If the author of this article, as he suggests, goes in search of humor with a hundred horse-power telescope and a couple of Stetson bloodhounds it is not surprising that he fails in the attempt. Still, such hunting is a quaint conceit.
And then again, was the drawing meant to express humor? Ah, there is a point to consider! If the author remembers Life's "The Glorious Fourth," which perhaps he never saw, he recalls the deep moral uplift of the picture.
Perhaps "The Glorious 17th" was a sermon on home ethics--who knows? Isn't there a sort of heart-string appeal in the placid features of the old man and the worried expression of his spouse? The fact that this group is of a race which the author forgets to name is simply because the 17th of March happened to be the most timely holiday to portray. If the issue had come next month, the "27th of April" would have done, being observed as a holiday among the Madagascans.
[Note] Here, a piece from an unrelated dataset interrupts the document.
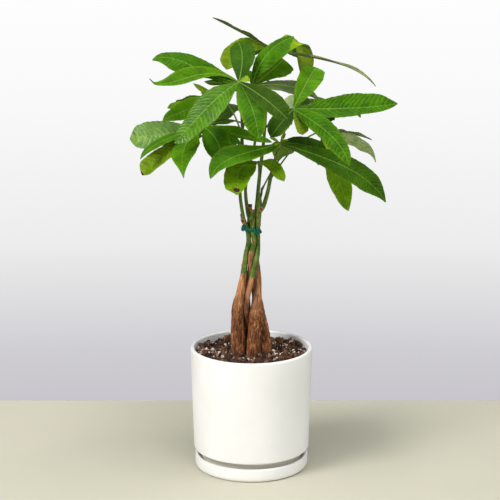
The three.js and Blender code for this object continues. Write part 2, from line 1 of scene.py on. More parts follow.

As for narrowness, we fear the author of yesterday's communication acquired writer's cramp. Certainly there is no attempt at ridicule, and we doubt if any one of that galaxy of fifteen stellar athletes who clamor at our gates would be so supersensitive as to let a lone cartoon of his race influence his choice of college. If such there be, he is unworthy of the sod which has furnished a greater part of the world's wit and humor. We say this advisedly because by a strange coincidence the man who drew the picture and the president of the board are lineal descendants of St. Patrick themselves, and believe that the opinion voiced in yesterday's communication is not a criterion of the general sentiment of our race in College. R.C. BENCHLEY '12. A.M. O'SGOOD '11.